Perlu diketahui, putusan judex juris (Mahkamah Agung) melalui proses yang panjang, melalui perjuangan dengan memperhatikan tiga unsur penting, yaitu unsur intelektual, etika, dan nurani. Tiga hal itulah yang merupakan dasar independensi hakim se hingga, sebagai contoh, James J Spillane, cendekiawan, mengatakan di dalam keputusan itu, unsur etika dan moral harus juga menjadi bahan pertimbangan utama karena itu menyangkut tingkah laku manusia yang terlibat dalam perkara tersebut.

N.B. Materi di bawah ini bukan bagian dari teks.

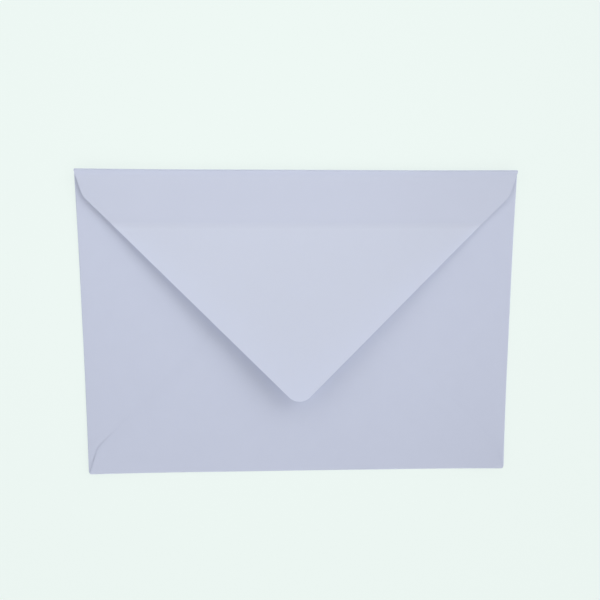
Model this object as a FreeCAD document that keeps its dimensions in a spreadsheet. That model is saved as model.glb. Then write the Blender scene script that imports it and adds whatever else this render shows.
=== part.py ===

Etika mengarahkan sang hakim kepada akal budi individual yang objektif dalam menentukan kebenaran atau kesalahan seseorang. Selain itu, di Indonesia telah ada Ketua Muda Bidang Pengawasan dan Komisi Yudisial bahkan Ombudsman untuk mengawasi baik keputusan yang keliru maupun tingkah laku hakim dalam mengambil keputusan. Kita harus mengingat bahwa sistem hukum kita menganut ‘res judicata pro veritate habetur’. Artinya, semua putusan pengadilan adalah sah, kecuali dibatalkan pengadilan yang lebih tinggi. Selain itu, masih ada upaya selanjutnya yaitu peninjauan kembali.

Manakala RUU Mahkamah Agung dan UU Sistem Peradilan Anak yang mengkriminalisasi hakim diberlakukan, dengan hilangnya independensi hakim, akan terjadi peradilan jalanan. Peraturan yang bertentangan dengan UUD itu hendaknya dibatalkan Mahkamah Konstitusi.